# Question on an Integral

1. Feb 16, 2010

### Anonymous217

Hi guys, I have a quick question.
When integrating $$\int sin^2xdx$$, do you need to use the trig substitution $$\frac{1-cos(2x)}{2}$$?
I was able to integrate it using just $$1-cos^2x$$ as my identity and even when I showed a calc teacher how I solved the problem, he doesn't believe me or my math for some reason even though I proved that the two methods get the same result but in a different form.

2. Feb 16, 2010

### Gunthi

The best way to know is for you to post your math.

3. Feb 16, 2010

### Solar Eclipse

That looks like a textbook integration by parts problem.
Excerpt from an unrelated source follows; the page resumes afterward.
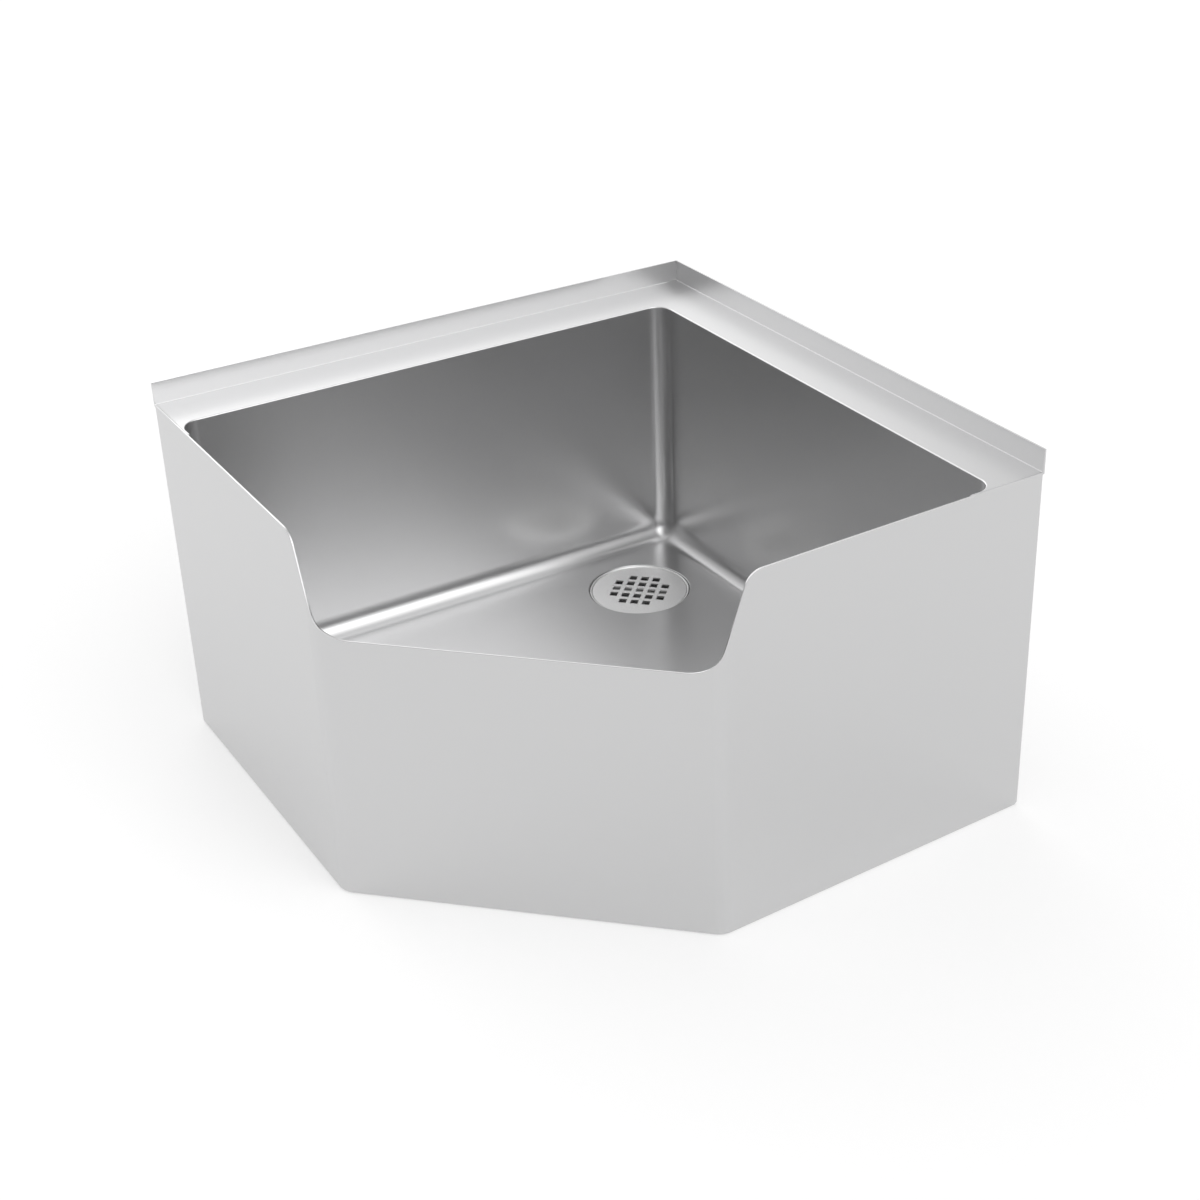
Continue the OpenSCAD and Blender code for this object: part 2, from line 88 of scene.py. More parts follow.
FEET = ("left_end", "right_end", "front_left", "front_right", "corner")
TURNS = (90, 90, 45, 45, 90)                 # how far the bowl turns at each upright cove
FACINGS = (180, 270, 315, 360, 450)          # the outward direction of the wall after each cove
CORNER, LEFT_END, LEFT_BEND, RIGHT_BEND, RIGHT_END = range(5)

MERGE, COLLAPSE = 2e-6, 1e-6                 # distances at which points and edges are taken as one
HOLD = 0.004                                 # from a bend to the row that keeps its flat flat
FOLD_R = 0.0035                              # inner radius of the angle sections' folds
POST_LEG, RAIL_LEG = 0.050, 0.025            # widths of the angle sections
HAT_HALF, HAT_BRIM, HAT_DEPTH = 0.020, 0.035, 0.020
HAT_STOP = 0.037                             # from a channel's end to the apron or the bowl's cove
NUT_RATIO, DRIVE_RATIO = 1.85, 1.6           # corner diameters of nut and drive to the stud's
NUT_EDGE = 0.0006                            # chamfer round a nut's bore
BORE_PLAY = 0.00015                          # from a stud to the bore of its nut or pad
THREAD_ROOT = 0.0049                         # least radius of the thread
THREAD_STEPS = 24                            # points round a stud
PAD_RIBS = ((0, 0.0008), (0.004, 0.0008), (0.0045, 0), (0.008, 0), (0.0085, 0.0008),
            (0.0105, 0.0008), (0.011, 0), (0.0135, 0), (0.014, 0.0008), (0.0155, 0.0008),
            (0.016, 0.0003))                 # radius and height, from the middle outwards


# ---------------------------------------------------------------------------------------------
# Sizes and colours
# ---------------------------------------------------------------------------------------------

def length(name, text, default):
    """A length in metres that shows in the panel."""
    return FloatProperty(name=name, description=text, default=default, unit="LENGTH", precision=4)


def colour(name, text, default):
    """A colour that shows in the panel."""
    return FloatVectorProperty(name=name, description=text, default=default, subtype="COLOR",
                               size=3, min=0, max=1)


def fraction(name, text, default):
    """A number from 0 to 1 that shows in the panel."""
    return FloatProperty(name=name, description=text, default=default, subtype="FACTOR", min=0,
                         max=1)


class SinkSizes(bpy.types.PropertyGroup):
    side_len: length("Side panel", "Side panel, from its wall to the bend of the front", 0.3913)
    rim_w: length("Rim width", "Flat rim, from the wall to the bowl", 0.0635)
    front_h: length("Front height", "Height of the dropped front", 0.3048)
    sheet_t: length("Sheet", "Thickness of the sheet", 0.0019)
    lap_gap: length("Lap gap", "Gap between the bowl's sheets and the apron", 0.0005)
    lap_w: length("Lap", "Bowl wall that laps inside each side panel", 0.012)
    cove_r: length("Upright coves", "Radius of the bowl's upright coves", 0.020)
    floor_r: length("Floor coves", "Radius across of the coves round the floor", 0.0190)
    floor_rise: length("Floor cove rise", "Height of the coves round the floor", 0.0222)
    pan_land: length("Pan land", "Straight edge above the floor coves", 0.0023)
    bowl_z: length("Bowl floor", "Height of the floor in the corner by the drain", 0.0952)
    pitch: FloatProperty(name="Pitch", description="The floor rises one in this many", default=96)
    lip_h: length("Lip", "Depth of the rim's lip in the bowl", 0.0127)
    edge_r: length("Edge bend", "Outer radius of the rim's bend into the bowl", 0.0014)
    flange_r: length("Flange bend", "Inner radius of the bend to the wall flange", 0.0007)
    return_w: length("Return", "Width of the apron's returns", 0.016)
    return_r: length("Return bend", "Outer radius of the returns' bends", 0.0039)
    drop_start: length("Drop start", "Where the drop's slope would meet the top edge", 0.361)
    drop_lean: FloatProperty(name="Drop lean", description="Slope of the drop from the vertical",
                             default=math.radians(20), subtype="ANGLE", unit="ROTATION")
    drop_top_r: length("Drop top radius", "Radius where the slope leaves the top edge", 0.019)
    drop_foot_r: length("Drop foot radius", "Radius where the slope meets the front edge", 0.038)
    drain_offset: length("Drain offset", "Distance from each bowl wall to the drain", 0.110)
    drain_d: length("Drain flange", "Outer diameter of the drain's flange", 0.120)
    ease: length("Eased edge", "Radius on the sheet's cut edges", 0.00035)
    tuck: length("Tuck", "How far a sheet slips behind the next at a ground weld", 0.00003)
    front_channel_at: length("Front channel", "Front channel, behind the front", 0.130)
    rear_channel_at: length("Rear channel", "Rear channel, behind the front", 0.330)
    stud_d: length("Stud", "Diameter of the feet's studs", 0.012)
    thread_pitch: length("Thread pitch", "Pitch of the studs' threads", 0.00175)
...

Could that be how your teacher wants you to solve it?

4. Feb 16, 2010

### Anonymous217

Yeah, I did it using integration by parts even though I was supposed to use the trig substitution.
$$\int sin^2xdx$$
$$Let u = sinx, dv = sinxdx$$
$$du = cosxdx, v = -cosx$$
$$-sinxcosx + \int cos^2xdx$$
$$\int sin^2xdx = -sinxcosx + \int 1 - sin^2xdx$$
$$\int sin^2xdx = -sinxcosx + x - \int sin^2xdx$$
$$2\int sin^2xdx = -sinxcosx + x$$
$$\int sin^2xdx = \dfrac{1}{2}x - \dfrac{1}{2}sinxcosx$$

Both should work right? You don't "have" to use the cos(2x) thing right?

5. Feb 16, 2010

### Solar Eclipse

They both definitely work. But whether or not you have to use Trig.Sub. is up to who ever controls your grade.

6. Feb 17, 2010

### Anonymous217

Okay cool. And this wasn't for a grade or anything just to be clear.